Plaintiff, Sulyma, worked for the Intel Corporation from 2009 to 2012. Intel had multiple retirement plans in which Sulyma was a participant. Intel's plan trustees and investment committee were in charge of monitoring investments within Intel's retirement plans. Intel invested plan funds in alternative investments after 2008 to reduce market risk. Intel's choice of investments resulted in higher fees and lackluster performance. Intel disclosed its investment activities in various notices to participants and through postings on its website.

Sulyma filed suit in 2015 after discovering that his plan account had suffered losses as a result of Intel's investment choices. Sulyma's claims were that Intel was imprudent in its choice of investments, that Intel failed to monitor investment activities and that it failed to correct its poor investment decisions. Intel's defense was that Sulyma's lawsuit was barred by Section 413 of ERISA because Sulyma knew about Intel's investments more than three years before he filed suit. The District Court for the Northern District of California agreed with Intel and granted summary disposition to Defendants.

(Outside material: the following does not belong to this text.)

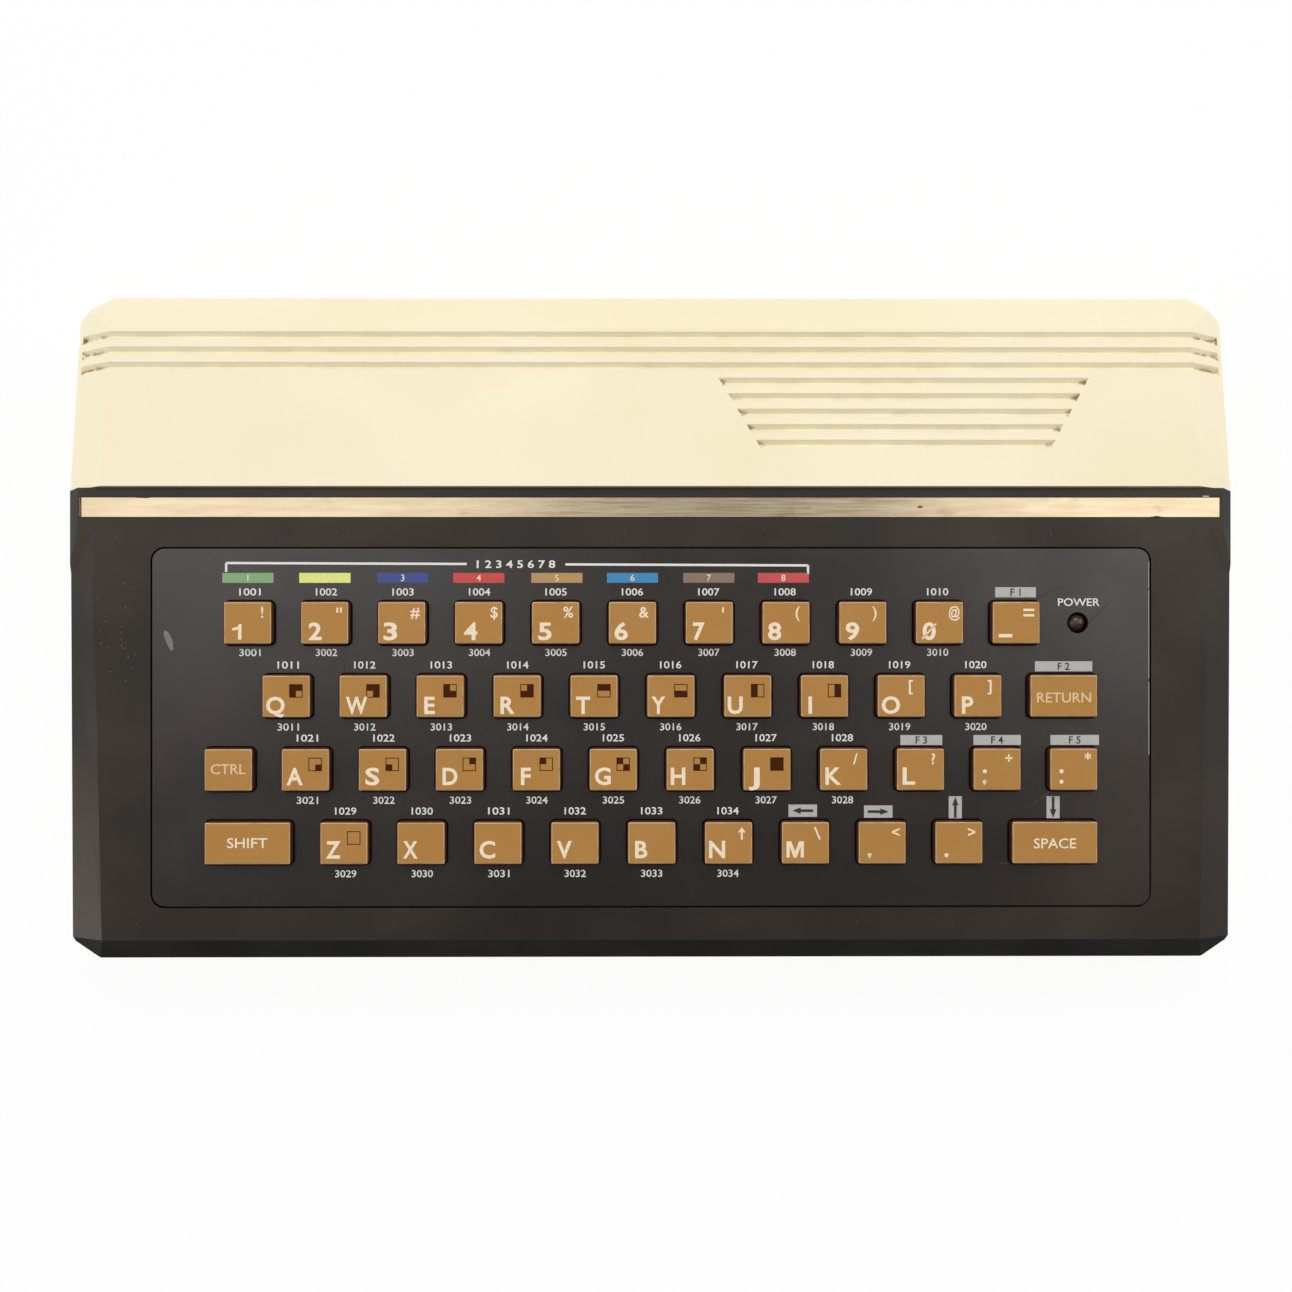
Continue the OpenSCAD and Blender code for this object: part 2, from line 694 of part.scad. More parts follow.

Actual Knowledge in the Ninth Circuit

On appeal, the Court of Appeals for the Ninth Circuit considered whether there was a potential question of fact that Sulyma actually knew about Intel's investment activities more than three years before filing suit.

The Court began its analysis by examining its prior cases applying Section 413.  The Court focused on the fact that the original Section 413 contained a constructive knowledge standard but that the language was removed by the Omnibus Reconciliation Act of 1987. The Court determined that based on current law and precedent, "actual knowledge" is something more than knowledge that a transaction has occurred.

‘Actual knowledge' must therefore mean something between bare knowledge of the underlying transaction, which would trigger the limitations period before a plaintiff was aware he or she had reason to sue, and actual legal knowledge, which only a lawyer would normally possess… This leads us to the question of what this extra 'something' must entail.

The Court noted that the required level of knowledge will vary depending on the nature of the claim. A claim based on a prohibited transaction (a transaction that is illegal on its face) is deemed to be known at the time the plaintiff becomes aware of the transaction. A claim based on an imprudent investment will require something more than knowledge that the investment was made, e.g. knowledge of a trustee's lack of diligence in choosing an investment. "The key is that, whatever the underlying ERISA claim, the limitations period begins to run once the plaintiff has sufficient knowledge to be alerted to the particular claim."

The Court rejects the Defendants' position and the District Court's ruling that Plaintiff was made aware of Defendants' investment activities as a result of the notices and postings on Defendants' website.

Thus…we hold that the phrase 'actual knowledge' means the plaintiff is actually aware of the facts constituting the breach, not merely that those facts were available to the plaintiff.

The court determined that there was a question of fact as to Plaintiff's knowledge of Defendant's breach, making summary disposition as a matter of law improper.

A Difference of Opinion

The Ninth Circuit opinion is in conflict with the position held by the Sixth Circuit in Brown v. Owens Corning Investment Review Committee, 622 F.3d 564 (2010). The Court in Brown affirmed summary judgment to defendants on the basis that plaintiffs had actual knowledge after receiving written notice and having electronic access to plan documents.

The Court in Brown states:

[t]he Plaintiffs argue that even if the Plan participants were provided with access to the SPDs, this, at most, would amount to constructive knowledge of the terms contained therein, not actual knowledge. We disagree. Actual knowledge does not require proof that the individual Plaintiffs actually saw or read the documents that disclosed the allegedly harmful investments.

The Intel Court states "we would…characterize the plaintiff described in Brown as having constructive knowledge only. Under our interpretation of ERISA, such knowledge is insufficient."

Conclusion

There are differences among the Circuit Courts as to what amounts to actual knowledge with the Sixth and the Ninth Circuits perhaps representing the outliers. The Supreme Court examined the ERISA statute of limitations period in Tibble v. Edison, 134 S. Ct. 1823 (2015).  The Court will need to revisit Section 413 to resolve the radically different views of the Sixth and Ninth Circuits.